According to the FAO report, crickets eat 12 times less feed than cattle, four times less than sheep, and half as much as pigs and broiler chickens. “That means crickets are twice as efficient in converting feed to meat as chicken, at least four times more efficient than pigs, and 12 times more efficient than cattle,” according to the FAO.
It turns out that young people have taken the environmental message to heart, and they are open to eating the insects.
Tiny Farms, an insect tech company based in the Bay Area, conducted an informal survey at an event booth, where 68 percent of children tried edible insects compared to 30 percent of the adults.

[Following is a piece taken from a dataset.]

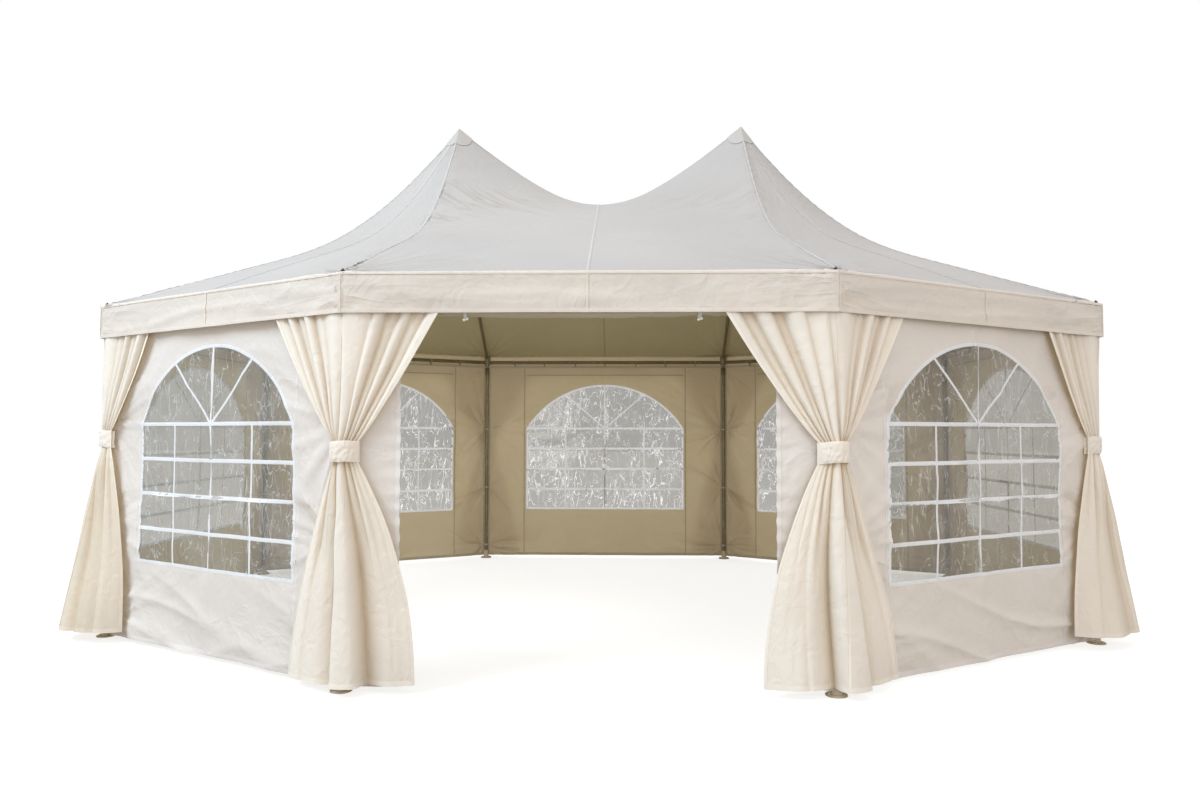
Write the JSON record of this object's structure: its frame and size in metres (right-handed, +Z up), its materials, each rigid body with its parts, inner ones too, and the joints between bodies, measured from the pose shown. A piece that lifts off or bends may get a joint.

When San Francisco-based market research firm Blueshift Research asked a demographically representative sample of over a thousand U.S. consumers about insects, over a third said they were likely to buy an insect-based product. The most open group was between the ages of 30 and 44.
Two years ago, most people still thought eating crickets was crazy talk, according to multiple sources interviewed for this article. Today, according to anecdotal evidence, most people have at least heard about it, and associate it with something that is good for the environment.
Young Cricket Farmers
Demand for crickets in the United States currently outstrips supply, which has attracted some millennials to get into insect farming.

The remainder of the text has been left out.